- Almanor Lakeside Villas Owners Association v. Carson
(2016) 246 Cal.App.4th 761[Attorney’s Fees; Prevailing Party] Where both sides achieved some positive net effect as a result of the court’s ruling, a prevailing party determination is made by comparing the practical effect of the relief attained by each; After resolving the issue of prevailing party in an action to enforce the governing documents, a trial court has ...
- Colony Hill v. Ghamaty
(2006) 143 Cal.App.4th 1156[Rent Restrictions; Single-Family Use] A “single-family” use restriction in the association’s CC&Rs could prohibit an owner from renting portions of his unit to separate, unrelated individuals that did not have any pre-existing or ‘familial’-type relationship with each other. Such a restriction did not violate the owner’s rights of privacy under the California Constitution.
- Farber v. Bay View Terrace Homeowners Association
(2006) 141 Cal.App.4th 1007[Enforcement; Standing to Sue] A prior owner of a unit within an association does not have standing to enforce the CC&Rs.
- Fourth La Costa Condominium Owners Association v. Seith
(1997) 55 Cal.App.4th 472[CC&R Amendments; Real Estate Signs] Court upheld lender consent requirement for CC&R amendment, rather than lender vote; Real estate signs may be regulated for aesthetic purposes and may be prohibited from being posted in HOA common areas.
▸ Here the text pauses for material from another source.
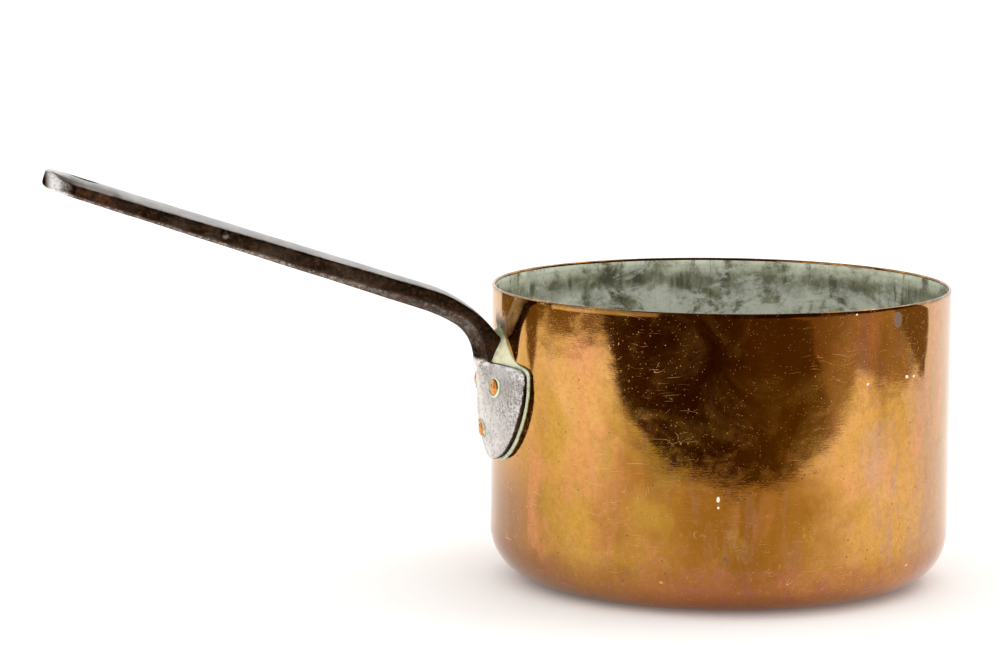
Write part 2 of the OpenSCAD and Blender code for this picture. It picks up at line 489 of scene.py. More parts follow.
def copper_marks(g, around, height, colour):
    """Single marks and one ring stain. Gives the colour, and where the surface is dulled."""
    around_spots = (
        # degrees, height, size, height stretch, colour, strength
        # The angles and heights here (but not the last row's) and of the ring below came from a measuring
        # program.
        (105.6, 0.1268, 0.0008, 0.7, (0.95, 0.88, 0.78), 1.0),
        (109.4, 0.0972, 0.0007, 0.9, (0.95, 0.88, 0.80), 1.0),
        (123.0, 0.0980, 0.0013, 0.6, (0.90, 0.80, 0.70), 0.9),
        (126.0, 0.0978, 0.0009, 0.7, (0.90, 0.80, 0.70), 0.9),
        (71.3, 0.0509, 0.0008, 1.6, (0.93, 0.84, 0.66), 1.0),
        (71.4, 0.0476, 0.0005, 1.2, (0.86, 0.76, 0.58), 1.0),
        (73.2, 0.0258, 0.0008, 1.0, (0.13, 0.09, 0.10), 0.7),
        (57.7, 0.0150, 0.0012, 0.6, (0.80, 0.30, 0.14), 0.8),
        (125.0, 0.0170, 0.0012, 0.5, (0.85, 0.50, 0.32), 0.7),
    )
    wobble = g.noise(420, 4, 0.7)
    dull = 0.0
    for degrees, z, size, tall, tint, strength in around_spots:
        spot = g.times(g.spot(around, height, degrees, z, size, tall, 1.2, wobble), strength)
        colour = g.mix(spot, colour, tint)
        dull = g.larger(dull, spot)
    for size, tint in ((0.0027, (0.13, 0.14, 0.16)), (0.0012, (0.34, 0.14, 0.07))):
        ring = g.times(g.spot(around, height, 119.2, 0.1230, size, 1.3, 0.12, wobble), 0.8)
        colour = g.mix(ring, colour, tint)
        dull = g.larger(dull, g.times(ring, 0.6))
    return colour, dull


def copper_stain(g, around, height, colour, dull):
    """The dark stain on the wall behind the neck."""
    stain = g.times(g.band(height, 0.122, 0.112), g.band(g.unsigned(around), 0.0105, 0.006))
    stain = g.times(stain, g.band(height, 0.092, 0.098))
    stain = g.times(stain, g.band(g.noise(240, 5, 0.7), 0.36, 0.54))
    colour = g.tint(colour, stain, 0.9, (0.055, 0.065, 0.038))
    dull = g.larger(dull, stain)
    return colour, dull


def copper_material():
    """Polished copper, tarnished to gold and brown, with heat tints, fine scratches and specks, and a painted
    dark reflection low near the handle.
    """
    g = Graph("copper_tarnished")
    around, height = g.wall_place()
    wall = g.combine(around, height, 0.0)
    soft = g.noise(20, 3, 0.55, 0.7)
    sway = g.times(g.minus(soft, 0.5), 90 * MM)
    turn = g.plus(around, sway)
    shown = g.times(g.seam(around), g.band(height, 0.0004, 0.0050))
    colour, front = copper_tones(g, around, height, turn)
    colour = copper_tints(g, wall, around, front, shown, colour)
    colour = copper_foot(g, around, height, colour)
    colour = copper_patches(g, around, height, colour)
    colour = copper_mottle(g, height, colour)
    fine = g.noise(1300, 3, 0.6)
    colour = g.tint(colour, g.band(fine, 0.45, 0.75), 0.22, (0.26, 0.10, 0.02))
    colour, specks, pits = copper_specks(g, colour)
    raw = g.larger(specks, copper_scratches(g, around, height, shown))
    colour, dull = copper_marks(g, around, height, colour)
    colour, dull = copper_stain(g, around, height, colour, dull)

    hair = g.noise(1.0, 3, 0.6, 0.0, at=g.stretch(wall, (200, 1700, 1)))
    smears = g.band(g.noise(46, 6, 0.75, 1.0), 0.50, 0.68)
    upper = g.band(height, 0.045, 0.060)
    film = g.times(g.times(g.band(g.noise(38, 6, 0.66, 0.7), 0.44, 0.70), upper), front)
    colour = g.tint(colour, film, 0.30, (0.42, 0.24, 0.050))
    rough = g.blend(g.noise(40, 4, 0.6), 0.03, 0.10)
    rough = g.plus(rough, g.times(smears, 0.10))
    rough = g.plus(rough, g.times(film, 0.08))
    rough = g.plus(rough, g.times(raw, 0.45))
    rough = g.plus(rough, g.times(dull, 0.50))
    colour = g.tint(colour, raw, 0.75, (0.95, 0.58, 0.25))
    metallic = g.minus(1.0, g.times(dull, 0.9))
    metallic = g.minus(metallic, g.times(film, 0.10), clamp=True)
    hair = g.times(hair, shown)
    g.bumps((g.noise(42, 2, 0.4), 0.18 * MM), (g.noise(150, 3, 0.55), 0.020 * MM), (hair, 0.0045 * MM),
            (fine, 0.0016 * MM),
            (g.minus(g.larger(specks, dull), pits), 0.04 * MM))
    return g.surface(Base_Color=colour, Metallic=metallic, Roughness=rough)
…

- Golden Gateway Center v. Golden Gateway Tenants Association
(2001) 111 Cal.Rptr.2d 336[Freedom of Speech; Private Property] Actions of a private property owner constitute state action for purposes of California’s free speech clause only if the property is freely and openly accessible to the public.
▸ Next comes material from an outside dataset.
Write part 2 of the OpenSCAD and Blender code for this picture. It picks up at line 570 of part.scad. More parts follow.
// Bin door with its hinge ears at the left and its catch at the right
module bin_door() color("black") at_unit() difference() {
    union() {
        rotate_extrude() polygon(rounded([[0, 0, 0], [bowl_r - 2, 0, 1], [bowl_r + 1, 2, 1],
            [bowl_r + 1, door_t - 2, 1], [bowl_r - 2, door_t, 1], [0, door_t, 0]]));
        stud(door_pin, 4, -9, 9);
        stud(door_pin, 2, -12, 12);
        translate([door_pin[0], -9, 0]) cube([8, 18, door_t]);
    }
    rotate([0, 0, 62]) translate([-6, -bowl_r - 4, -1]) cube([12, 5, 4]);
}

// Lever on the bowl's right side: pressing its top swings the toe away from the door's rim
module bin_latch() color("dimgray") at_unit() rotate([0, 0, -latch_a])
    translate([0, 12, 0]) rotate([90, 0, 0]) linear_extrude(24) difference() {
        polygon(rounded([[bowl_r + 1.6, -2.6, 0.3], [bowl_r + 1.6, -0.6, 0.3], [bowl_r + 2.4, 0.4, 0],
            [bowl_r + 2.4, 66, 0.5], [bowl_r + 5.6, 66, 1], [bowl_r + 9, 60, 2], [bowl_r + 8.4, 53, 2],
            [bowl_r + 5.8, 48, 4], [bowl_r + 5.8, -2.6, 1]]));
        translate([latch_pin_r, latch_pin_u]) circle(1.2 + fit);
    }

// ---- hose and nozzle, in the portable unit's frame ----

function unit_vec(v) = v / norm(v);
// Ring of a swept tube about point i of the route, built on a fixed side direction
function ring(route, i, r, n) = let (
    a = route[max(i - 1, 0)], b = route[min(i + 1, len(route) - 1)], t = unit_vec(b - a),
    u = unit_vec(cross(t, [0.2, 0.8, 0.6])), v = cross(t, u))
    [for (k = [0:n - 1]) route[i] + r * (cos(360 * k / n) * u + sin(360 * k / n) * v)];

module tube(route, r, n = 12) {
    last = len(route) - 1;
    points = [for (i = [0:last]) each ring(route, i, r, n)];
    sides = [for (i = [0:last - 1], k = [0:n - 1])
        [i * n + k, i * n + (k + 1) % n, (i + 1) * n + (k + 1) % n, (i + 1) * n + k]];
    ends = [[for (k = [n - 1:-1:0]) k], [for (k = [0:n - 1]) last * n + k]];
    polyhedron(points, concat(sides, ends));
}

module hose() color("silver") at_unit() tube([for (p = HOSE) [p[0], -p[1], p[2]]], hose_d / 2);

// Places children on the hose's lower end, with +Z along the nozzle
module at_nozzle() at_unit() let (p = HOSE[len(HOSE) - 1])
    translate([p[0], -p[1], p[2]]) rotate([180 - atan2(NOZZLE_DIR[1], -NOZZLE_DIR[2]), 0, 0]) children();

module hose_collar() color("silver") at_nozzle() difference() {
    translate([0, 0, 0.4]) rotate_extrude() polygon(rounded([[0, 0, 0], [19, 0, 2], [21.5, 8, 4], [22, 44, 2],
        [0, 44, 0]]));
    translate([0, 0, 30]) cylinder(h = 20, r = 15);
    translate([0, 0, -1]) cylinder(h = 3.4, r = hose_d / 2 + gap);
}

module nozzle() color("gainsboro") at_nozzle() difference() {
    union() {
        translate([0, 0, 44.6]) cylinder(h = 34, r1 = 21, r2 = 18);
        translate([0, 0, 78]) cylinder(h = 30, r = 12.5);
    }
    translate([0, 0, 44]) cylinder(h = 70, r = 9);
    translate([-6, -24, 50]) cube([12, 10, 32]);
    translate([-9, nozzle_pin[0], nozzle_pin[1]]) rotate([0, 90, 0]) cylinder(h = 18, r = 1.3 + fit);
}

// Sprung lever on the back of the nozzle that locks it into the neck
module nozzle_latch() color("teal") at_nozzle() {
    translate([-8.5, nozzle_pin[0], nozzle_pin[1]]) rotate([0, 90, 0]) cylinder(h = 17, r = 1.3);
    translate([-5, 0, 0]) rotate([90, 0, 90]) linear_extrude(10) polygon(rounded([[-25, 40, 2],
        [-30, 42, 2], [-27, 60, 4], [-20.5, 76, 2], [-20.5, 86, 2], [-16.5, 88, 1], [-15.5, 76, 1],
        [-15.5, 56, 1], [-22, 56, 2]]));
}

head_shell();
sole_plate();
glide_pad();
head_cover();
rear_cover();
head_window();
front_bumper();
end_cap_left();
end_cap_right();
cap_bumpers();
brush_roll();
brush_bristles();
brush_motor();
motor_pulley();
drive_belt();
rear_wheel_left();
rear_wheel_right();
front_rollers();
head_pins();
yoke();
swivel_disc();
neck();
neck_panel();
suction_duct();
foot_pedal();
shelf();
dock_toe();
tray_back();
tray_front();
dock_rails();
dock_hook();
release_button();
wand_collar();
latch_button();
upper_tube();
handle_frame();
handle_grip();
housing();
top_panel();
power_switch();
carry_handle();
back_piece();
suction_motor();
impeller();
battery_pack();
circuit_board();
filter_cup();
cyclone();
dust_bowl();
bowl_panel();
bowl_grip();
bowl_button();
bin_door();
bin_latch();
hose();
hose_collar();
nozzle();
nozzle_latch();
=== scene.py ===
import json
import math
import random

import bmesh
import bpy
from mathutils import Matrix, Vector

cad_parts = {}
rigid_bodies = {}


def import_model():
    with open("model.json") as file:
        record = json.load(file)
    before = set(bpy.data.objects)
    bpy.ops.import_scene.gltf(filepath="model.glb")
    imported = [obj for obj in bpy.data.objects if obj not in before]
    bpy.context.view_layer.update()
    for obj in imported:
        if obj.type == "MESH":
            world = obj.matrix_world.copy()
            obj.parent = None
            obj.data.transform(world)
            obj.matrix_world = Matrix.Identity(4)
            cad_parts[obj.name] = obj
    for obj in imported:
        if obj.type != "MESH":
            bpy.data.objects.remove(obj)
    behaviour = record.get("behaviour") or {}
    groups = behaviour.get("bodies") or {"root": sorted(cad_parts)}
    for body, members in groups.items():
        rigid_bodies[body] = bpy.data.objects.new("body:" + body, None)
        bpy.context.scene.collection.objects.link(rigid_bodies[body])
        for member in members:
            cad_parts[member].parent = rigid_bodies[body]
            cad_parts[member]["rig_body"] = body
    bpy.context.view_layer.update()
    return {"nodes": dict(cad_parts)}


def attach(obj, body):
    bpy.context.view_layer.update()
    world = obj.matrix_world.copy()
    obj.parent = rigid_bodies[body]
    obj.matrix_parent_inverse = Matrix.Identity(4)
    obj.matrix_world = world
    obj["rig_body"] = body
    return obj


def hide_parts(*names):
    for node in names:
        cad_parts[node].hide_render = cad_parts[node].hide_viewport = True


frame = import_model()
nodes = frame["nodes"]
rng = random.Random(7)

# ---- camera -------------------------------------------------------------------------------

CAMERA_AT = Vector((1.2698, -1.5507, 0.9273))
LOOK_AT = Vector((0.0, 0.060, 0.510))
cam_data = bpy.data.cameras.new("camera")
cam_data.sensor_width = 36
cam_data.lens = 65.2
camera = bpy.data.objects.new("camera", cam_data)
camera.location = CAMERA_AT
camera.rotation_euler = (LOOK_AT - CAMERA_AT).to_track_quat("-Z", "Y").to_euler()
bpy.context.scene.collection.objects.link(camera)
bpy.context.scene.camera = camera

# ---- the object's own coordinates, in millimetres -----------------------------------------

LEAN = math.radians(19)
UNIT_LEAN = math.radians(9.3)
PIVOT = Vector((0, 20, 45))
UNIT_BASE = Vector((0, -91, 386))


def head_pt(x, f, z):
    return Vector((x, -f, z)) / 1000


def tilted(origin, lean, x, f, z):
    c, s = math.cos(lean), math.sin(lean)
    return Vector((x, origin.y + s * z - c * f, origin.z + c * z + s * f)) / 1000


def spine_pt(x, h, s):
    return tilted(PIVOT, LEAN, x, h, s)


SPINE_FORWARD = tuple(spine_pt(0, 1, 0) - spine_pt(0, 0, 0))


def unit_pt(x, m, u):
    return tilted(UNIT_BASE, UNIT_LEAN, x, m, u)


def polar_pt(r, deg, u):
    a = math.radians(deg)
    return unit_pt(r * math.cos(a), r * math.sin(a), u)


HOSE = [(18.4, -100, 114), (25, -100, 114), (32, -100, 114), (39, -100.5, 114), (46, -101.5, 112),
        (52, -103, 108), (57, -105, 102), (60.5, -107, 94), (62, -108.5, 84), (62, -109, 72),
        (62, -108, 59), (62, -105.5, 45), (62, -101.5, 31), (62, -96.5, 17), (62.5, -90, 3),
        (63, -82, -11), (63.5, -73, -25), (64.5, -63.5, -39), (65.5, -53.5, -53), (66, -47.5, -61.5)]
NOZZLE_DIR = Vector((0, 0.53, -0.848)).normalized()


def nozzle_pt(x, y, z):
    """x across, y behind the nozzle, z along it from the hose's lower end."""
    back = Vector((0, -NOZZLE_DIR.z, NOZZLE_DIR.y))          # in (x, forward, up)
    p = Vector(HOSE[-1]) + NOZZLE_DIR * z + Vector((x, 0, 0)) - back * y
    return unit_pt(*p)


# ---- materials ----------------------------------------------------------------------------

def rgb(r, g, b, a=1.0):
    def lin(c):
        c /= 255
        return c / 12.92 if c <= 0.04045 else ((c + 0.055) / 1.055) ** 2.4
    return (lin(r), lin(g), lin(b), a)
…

- Grossman v. Park Fort Washington Association
(2012) 212 Cal. App. 4th 1128[Attorney’s Fees; ADR; Pre-Litigation] Pre-litigation attorney’s fees that are incurred in alternative dispute resolution (ADR) are recoverable by the prevailing party in subsequent ligation.
- Ironwood Owners Association IX v. Solomon
(1986) 178 Cal.App.3d 766[Architectural Control; Enforcement] A HOA must show that it has followed its own standards and procedures when taking action to enforce violations of its governing documents.
- Liebler v. Point Loma Tennis Club
(1995) 40 Cal.App.4th 1600[Operating Rules; Non-Resident Use] A HOA may create and enforce a rule excluding non-resident owners from use of the HOA’s common area recreational facilities.
- Mission Shores Association v. Pheil
(2008) 83 Cal.App.4th 789[Amendments to CC&Rs; Rent Restriction] An amendment to the CC&Rs which empowered the HOA to evict tenants who violate the CC&Rs was held to be reasonable.
- Nahrstedt v. Lakeside Village Condominium Association, Inc.
(1994) 8 Cal. 4th 361[Governing Documents; Use Restrictions] CC&R restrictions are presumed reasonable, and are enforceable unless they are arbitrary, impose burdens on the use of land that outweigh their benefits, or violate public policy.
- Pacific Hills Homeowners Association v. Prun
(2008) 160 Cal.App.4th 1557[Architectural Control; Statute of Limitations] The 5 year statute of limitations under Code Civ. Pro. § 336 applies to both recorded restrictions as well as unrecorded restrictions such as architectural guidelines.
- Parrott v. Mooring Townhomes Association
(2003) 112 Cal.App.4th 873[Attorney’s Fees; Prevailing Party] The court found the Association to be the prevailing party and awarded its attorney fees after homeowners filed a request for dismissal of complaint.
- Posey v. Leavitt
(1991) 229 Cal.App.3d 1236[Restrictions; Duty to Enforce] A homeowner has the right to sue the HOA to compel the HOA to uphold its duty to enforce the restrictions.
- Rancho Mirage Country Club Homeowners Association v. Hazelbaker
(2016) 2 Cal.App.5th 252[Attorney’s Fees; ADR; Settlement Agreement] An action to enforce a settlement agreement reached between a HOA and an owner through Alternative Dispute Resolution (ADR) was held to be an action to enforce the governing documents entitling the prevailing party to an award of attorney’s fees and costs pursuant to Civ. Code § 5975.
- Ritchey v. Villa Nueva Condominium Association
(1978) 81 Cal.App.3d 688[Use Restrictions; Nuisances] A HOA has the power to issue reasonable regulations governing an owner’s use of his unit in order to prevent activities which might prove annoying to the general residents.
- Villa De Las Palmas Homeowners Association v. Terifaj
(2004) 33 Cal.4th 73[CC&R Amendments; Binding Effect] CC&R amendments enacted by homeowners are accorded the same presumption of reasonableness as those imposed by developer; CC&R amendments are binding against both current and future homeowners.
- Ward v. Superior Court
(1997) 55 Cal.App.4th 60[Enforcement; Recorded Notice of Noncompliance] An association is not legally authorized to record a notice of noncompliance in response to a member’s violation of the CC&Rs.
- Watts v. Oak Shores Community Association
(2015) 235 Cal.App.4th 466[Operating Rules; Rental Activities; Board Deference] Homeowners associations may adopt reasonable rules and impose fees on members relating to short-term rentals of condominium units.